Fr Frederick Noel remembered “hearing letters from Mr Rickards describing the roughness of the work in those early days ... amid dust and canvas and all the discomforts of such a settlement, but he persevered until he had got a fair-sized temporary church”.

As early as 1872, within a year of the founding of St Cyprian's, Fr Crisp in Bloemfontein reported that “this New Rush Church has a surpliced choir accompanied by a harmonium. The singing is really very good.” Clearly intent upon consolidating a choral tradition here, St Cyprian's soon replaced the harmonium with an organ, purchased from Grahamstown's Commemoration Church in 1874 for the sum of £125.
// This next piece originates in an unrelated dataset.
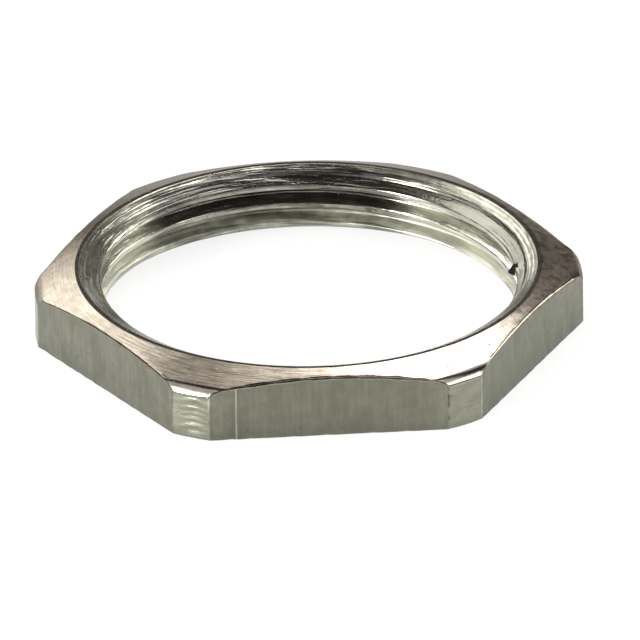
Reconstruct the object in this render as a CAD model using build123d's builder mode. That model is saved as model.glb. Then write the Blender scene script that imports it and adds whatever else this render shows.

Rickards promoted the important and neglected cause of education in what would become Kimberley (three schools originated from this work). A Mission School, later called Perseverance, was brought into existence in his day, as were a school for boys and one for girls. St Cyprian's Boys’ School- the original St Cyprian's Grammar School - under headmaster Thomas McLaren was established in March 1876: “For several years this was one of the best schools in Kimberley.”

==St Peter's, Dixton==

Returning from the Cape Colony, Rickards was curate at St Mary Steps, Exeter (1877-9) and of Llanfair Kilgeddin, Monmouthshire (1883-6) before being appointed to St Peter's Church, Dixton in the Diocese of Llandaff in Wales. There he served as vicar until his death at the age of 77 on 21 June 1921.

In 1915 the parishioners of Dixton voted to not join the Church in Wales when it became disestablished, but stay as part of the Church of England; the parish therefore returned in 1920 to the Diocese of Hereford.